WORK INSTRUCTIONS: Which lines below hold the word "rigid"? Report each one.

DATASET CONTENT:

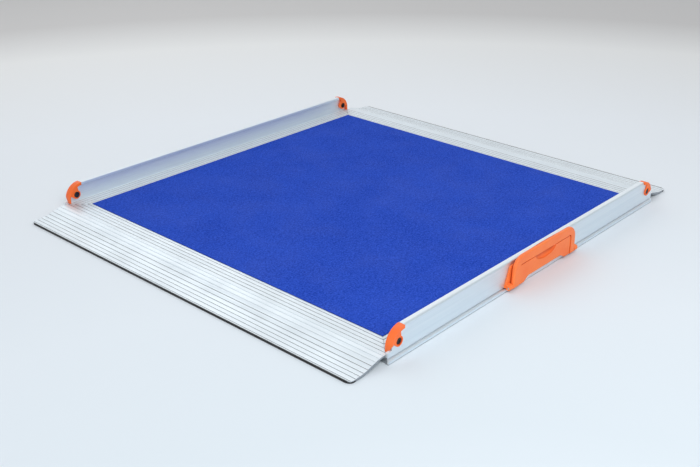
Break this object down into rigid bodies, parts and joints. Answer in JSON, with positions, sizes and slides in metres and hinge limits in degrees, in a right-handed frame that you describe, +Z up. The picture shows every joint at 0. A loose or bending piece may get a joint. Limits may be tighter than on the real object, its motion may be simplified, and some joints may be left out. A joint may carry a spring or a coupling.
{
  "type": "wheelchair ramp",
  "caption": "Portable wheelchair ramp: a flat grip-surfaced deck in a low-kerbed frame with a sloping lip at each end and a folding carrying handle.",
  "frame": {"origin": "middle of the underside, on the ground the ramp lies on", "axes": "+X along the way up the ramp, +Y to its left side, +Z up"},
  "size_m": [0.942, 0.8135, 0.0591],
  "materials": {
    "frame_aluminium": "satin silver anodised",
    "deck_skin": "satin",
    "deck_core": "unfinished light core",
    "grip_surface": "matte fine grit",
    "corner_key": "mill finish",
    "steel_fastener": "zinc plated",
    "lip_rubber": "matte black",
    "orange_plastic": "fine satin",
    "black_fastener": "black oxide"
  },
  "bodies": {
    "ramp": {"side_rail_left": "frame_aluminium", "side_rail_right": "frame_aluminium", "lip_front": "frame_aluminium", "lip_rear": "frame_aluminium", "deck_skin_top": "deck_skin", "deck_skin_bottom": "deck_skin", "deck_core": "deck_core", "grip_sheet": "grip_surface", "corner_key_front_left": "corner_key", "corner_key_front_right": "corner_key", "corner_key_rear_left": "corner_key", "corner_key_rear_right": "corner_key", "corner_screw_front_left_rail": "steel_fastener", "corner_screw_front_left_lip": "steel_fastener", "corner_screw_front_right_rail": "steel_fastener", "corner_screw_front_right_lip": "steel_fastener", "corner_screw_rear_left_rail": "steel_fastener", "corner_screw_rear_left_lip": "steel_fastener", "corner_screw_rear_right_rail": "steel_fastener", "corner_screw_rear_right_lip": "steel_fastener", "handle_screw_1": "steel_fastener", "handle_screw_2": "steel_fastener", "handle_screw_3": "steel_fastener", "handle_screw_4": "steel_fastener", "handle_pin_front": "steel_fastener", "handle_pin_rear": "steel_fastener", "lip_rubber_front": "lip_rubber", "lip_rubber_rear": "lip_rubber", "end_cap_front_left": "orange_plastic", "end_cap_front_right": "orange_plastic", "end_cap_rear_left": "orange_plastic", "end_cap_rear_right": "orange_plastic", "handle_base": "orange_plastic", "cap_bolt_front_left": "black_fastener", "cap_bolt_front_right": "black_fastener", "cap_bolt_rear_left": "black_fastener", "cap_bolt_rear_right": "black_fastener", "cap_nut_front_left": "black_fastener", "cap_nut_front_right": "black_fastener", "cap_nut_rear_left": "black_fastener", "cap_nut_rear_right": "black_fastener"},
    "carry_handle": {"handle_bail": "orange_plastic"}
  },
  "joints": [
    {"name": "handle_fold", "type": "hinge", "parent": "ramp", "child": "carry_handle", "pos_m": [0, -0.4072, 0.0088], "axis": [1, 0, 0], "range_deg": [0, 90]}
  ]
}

--

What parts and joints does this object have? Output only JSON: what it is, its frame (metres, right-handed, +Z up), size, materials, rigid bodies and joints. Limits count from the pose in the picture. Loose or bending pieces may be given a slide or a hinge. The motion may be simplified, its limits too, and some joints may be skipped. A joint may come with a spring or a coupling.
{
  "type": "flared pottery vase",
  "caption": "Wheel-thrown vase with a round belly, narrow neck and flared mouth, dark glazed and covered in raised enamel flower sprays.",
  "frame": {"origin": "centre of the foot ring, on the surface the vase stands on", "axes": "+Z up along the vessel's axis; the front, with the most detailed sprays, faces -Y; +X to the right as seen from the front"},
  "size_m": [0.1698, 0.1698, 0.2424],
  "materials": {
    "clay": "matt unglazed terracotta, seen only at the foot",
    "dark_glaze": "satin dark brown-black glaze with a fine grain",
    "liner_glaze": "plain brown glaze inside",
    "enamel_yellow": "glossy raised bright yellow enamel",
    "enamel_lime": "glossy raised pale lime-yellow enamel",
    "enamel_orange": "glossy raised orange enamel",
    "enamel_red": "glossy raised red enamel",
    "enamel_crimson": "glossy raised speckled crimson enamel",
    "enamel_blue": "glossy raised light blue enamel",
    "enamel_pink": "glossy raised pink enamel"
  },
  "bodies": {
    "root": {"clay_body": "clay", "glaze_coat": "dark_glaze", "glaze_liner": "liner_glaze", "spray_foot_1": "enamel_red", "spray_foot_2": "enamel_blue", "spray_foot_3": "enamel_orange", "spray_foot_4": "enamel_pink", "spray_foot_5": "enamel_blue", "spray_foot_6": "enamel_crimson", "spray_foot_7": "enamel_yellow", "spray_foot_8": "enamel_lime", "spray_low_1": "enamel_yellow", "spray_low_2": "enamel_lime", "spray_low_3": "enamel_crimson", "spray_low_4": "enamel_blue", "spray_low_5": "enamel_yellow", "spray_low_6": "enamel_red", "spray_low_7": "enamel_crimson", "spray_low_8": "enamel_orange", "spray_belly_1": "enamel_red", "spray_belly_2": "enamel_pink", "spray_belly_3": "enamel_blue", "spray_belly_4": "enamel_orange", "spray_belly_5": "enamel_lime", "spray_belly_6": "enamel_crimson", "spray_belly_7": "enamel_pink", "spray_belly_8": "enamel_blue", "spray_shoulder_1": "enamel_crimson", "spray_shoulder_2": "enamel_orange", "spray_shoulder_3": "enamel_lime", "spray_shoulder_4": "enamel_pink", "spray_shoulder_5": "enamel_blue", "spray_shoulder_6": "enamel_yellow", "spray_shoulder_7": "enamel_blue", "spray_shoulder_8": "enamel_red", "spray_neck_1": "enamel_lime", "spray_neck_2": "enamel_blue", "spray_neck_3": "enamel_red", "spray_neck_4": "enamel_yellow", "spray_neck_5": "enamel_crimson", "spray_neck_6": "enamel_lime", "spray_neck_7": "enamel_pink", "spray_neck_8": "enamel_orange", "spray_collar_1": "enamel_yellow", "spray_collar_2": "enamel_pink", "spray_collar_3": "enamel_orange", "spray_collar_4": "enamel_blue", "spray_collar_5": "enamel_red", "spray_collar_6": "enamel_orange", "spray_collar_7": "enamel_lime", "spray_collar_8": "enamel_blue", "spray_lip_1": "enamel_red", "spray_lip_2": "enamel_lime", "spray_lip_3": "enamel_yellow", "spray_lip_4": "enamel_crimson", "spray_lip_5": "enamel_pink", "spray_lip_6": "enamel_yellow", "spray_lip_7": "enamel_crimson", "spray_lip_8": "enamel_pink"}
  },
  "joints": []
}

EXERCISE ANSWER:
Break this object down into rigid bodies, parts and joints. Answer in JSON, with positions, sizes and slides in metres and hinge limits in degrees, in a right-handed frame that you describe, +Z up. The picture shows every joint at 0. A loose or bending piece may get a joint. Limits may be tighter than on the real object, its motion may be simplified, and some joints may be left out. A joint may carry a spring or a coupling.
What parts and joints does this object have? Output only JSON: what it is, its frame (metres, right-handed, +Z up), size, materials, rigid bodies and joints. Limits count from the pose in the picture. Loose or bending pieces may be given a slide or a hinge. The motion may be simplified, its limits too, and some joints may be skipped. A joint may come with a spring or a coupling.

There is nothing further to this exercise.